Although EUMAS is deliberately informal, having no published proceedings, it still attracts a sizeable number of participants, reaching well beyond the borders of Europe. EUMAS 2010 included around 100 participants, with submitting authors from 23 different countries. Moreover, the submissions to EUMAS include a great deal of high-quality research, capturing the most novel areas in the field. This quality is evident in the selection of articles for this issue, which are revised and updated versions of a selection of EUMAS 2010 submissions considered particularly excellent by the workshop reviewers. The revised articles were reviewed by prominent researchers in the field specifically for this issue, with the following five being included.

Overall, the topics of the articles indicate development in some particular areas of multiagent systems research. Recurrent themes are the organizational structures, from loose coalitions to more strictly defined institutions, which influence agents' strategies and the emergent properties that those structures either cause or allow to be detected and manipulated.

First, in “CHARMS: A Charter Management System. Automating the Integration of Electronic Institutions and Humans,” Brito et al. consider the link between electronic institutions, which organize agents in defined processes by conventions defined in charters, and the users that specify, execute, and maintain those electronic institutions. Their CHARMS system generates graphical user interfaces with which users can connect to the institutions and adapts these interfaces when the institution specification changes, ensuring that the user can observe and provide input to the processes.

In “Model-Checking Alternating-Time Temporal Logic with Strategies Based on Common Knowledge Is Undecidable,” Diaconu and Dima study strategies of agents within coalitions sharing a pool of common knowledge. They present semantics for the Alternating-Time Temporal Logic (ATL) with imperfect information, and show that it is undecidable under certain conditions.

Next, Junges and Klügl, in “Programming Agent Behavior by Learning in Simulation Models,” apply multiple learning techniques to learning policies for agent behavior to achieve particular emergent, macro phenomena in multiagent simulations.

Also studying emergent phenomena, but in a quite different context, “A Decentralized Approach for Detecting Dynamically Changing Diffuse Event Sources in Noisy WSN Environments” by Fernandez-Marquez, Arcos, and Serugendo considers the detection of sources of diffuse events as they spread signals within an environment in which that detection relies on the observations and interactions of agents localized within the environment.
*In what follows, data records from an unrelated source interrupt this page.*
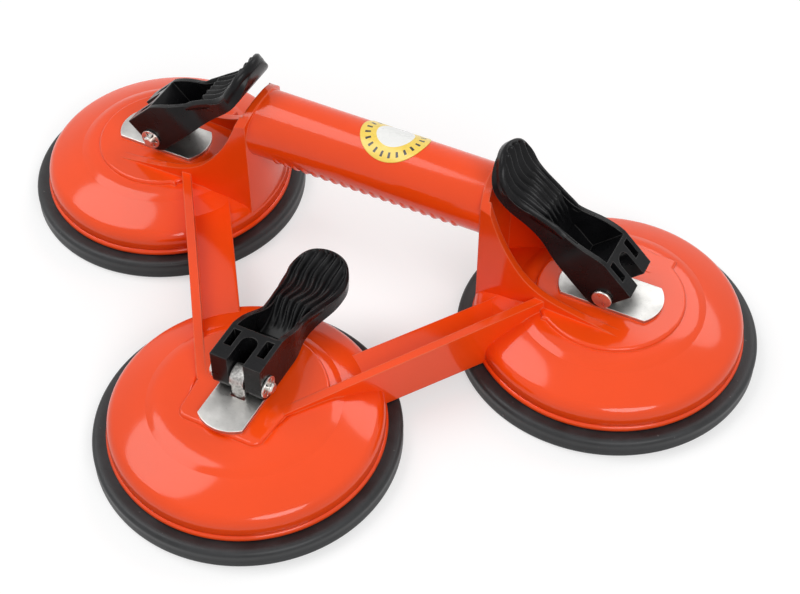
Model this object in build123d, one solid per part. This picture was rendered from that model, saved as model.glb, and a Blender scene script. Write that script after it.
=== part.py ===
from build123d import *
import math
import os

# Vacuum lifter with three suction cups: two cups behind, one in front, joined by one die-cast frame.
# Millimetres, +Z up. The origin lies on the floor under the middle of the object.
# +X runs along the handle, and the front cup lies towards -Y.

# Layout of the cups
cup_span = 204.0            # between the axes of the two rear cups
cup_depth = 107.0           # from the rear cups' line to the front cup's axis

# Rubber pad
pad_dia = 118.0
pad_edge = 8.0              # thickness of the ledge that carries the casting
pad_bevel = 1.2
pad_lip_width = 11.0        # flat sealing ring on the underside
pad_free_centre = 6.4       # top of the pad's centre with the lever released
pad_centre_thk = 5.4
pad_boss_dia = 54.0

# Die-cast domes
rim_dia = 104.8
rim_wall_height = 4.6
crown_top = 25.5            # flat top of the dome
crown_flat_dia = 40.0
shell = 3.0
boss_dia = 20.0
boss_depth = 6.0
stem_clearance = 0.08

# Raised decks under the wear plates
deck_top = 27.0
deck_soft_edge = 1.2
deck_radius = 32.0
front_deck_half = 18.8
front_deck_nose = 20.0
rear_deck_out = 17.0
rear_deck_near = 23.5
rear_deck_far = 28.0
rear_deck_radius = 29.0

# Scoops that carry the handle over the rear cups
scoop_wall = 3.0
scoop_rim_top = 75.0
scoop_half = 19.5
scoop_half_end = 14.0
scoop_tail = 18.0

# Handle bar
bar_dia = 28.0
bar_axis_z = 55.0
grip_notch_dia = 4.0
grip_notch_pitch = 4.4
grip_notch_depth = 0.8
grip_notches = 19

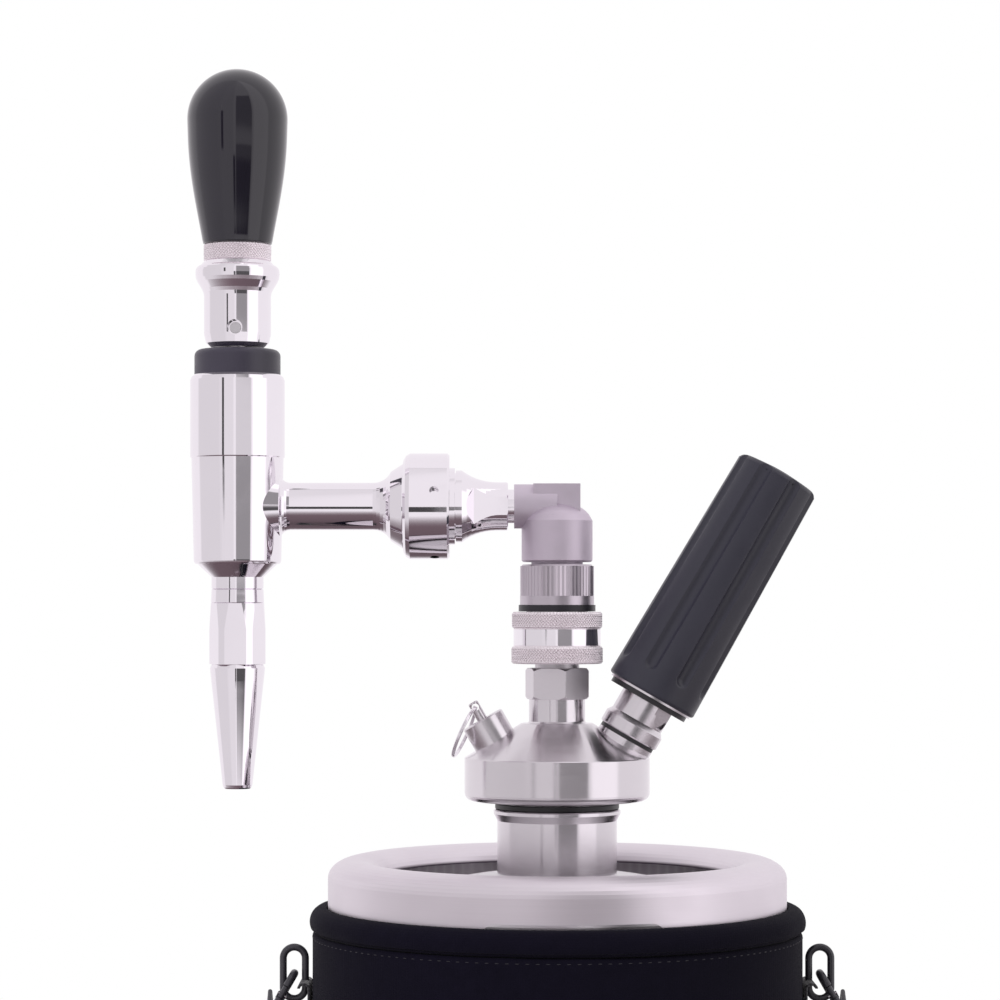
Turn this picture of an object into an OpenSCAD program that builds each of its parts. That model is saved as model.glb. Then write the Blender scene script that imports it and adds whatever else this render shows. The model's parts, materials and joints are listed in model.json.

They present a robust gradient-based approach to tracking these event sources.

Finally, Tampitsikas et al. present “Interdependent Artificial Institutions in Agent Environments,” in which they outline an approach to artificial institutions, governing agent behavior in terms of regulatory norms and powers. The novelty in their approach lies in how the institutions are specified, presenting them as first-class entities available to be inspected, manipulated, and modified by the agents themselves.

The success of the workshop and the quality of this issue are due to the voluntary efforts of many scholars who provided valuable feedback on the work in EUMAS 2010 reviews, in discussion at the workshop itself, and in preparing this special issue. We would particularly like to thank the following for their support in ensuring the high quality of this issue's articles (alphabetical order): Lina Barakat, Maria Chli, Marina De Vos, Michal Jakob, Wojtek Jamroga, Alessio Lomuscio, Pablo Noriega, Michael Schumacher, and Laurent Vercouter. We would further like to thank EURAMAS for allowing us to organize and host EUMAS in 2010, and to the editors of this journal for the opportunity to more widely disseminate the pick of the best submissions to the workshop.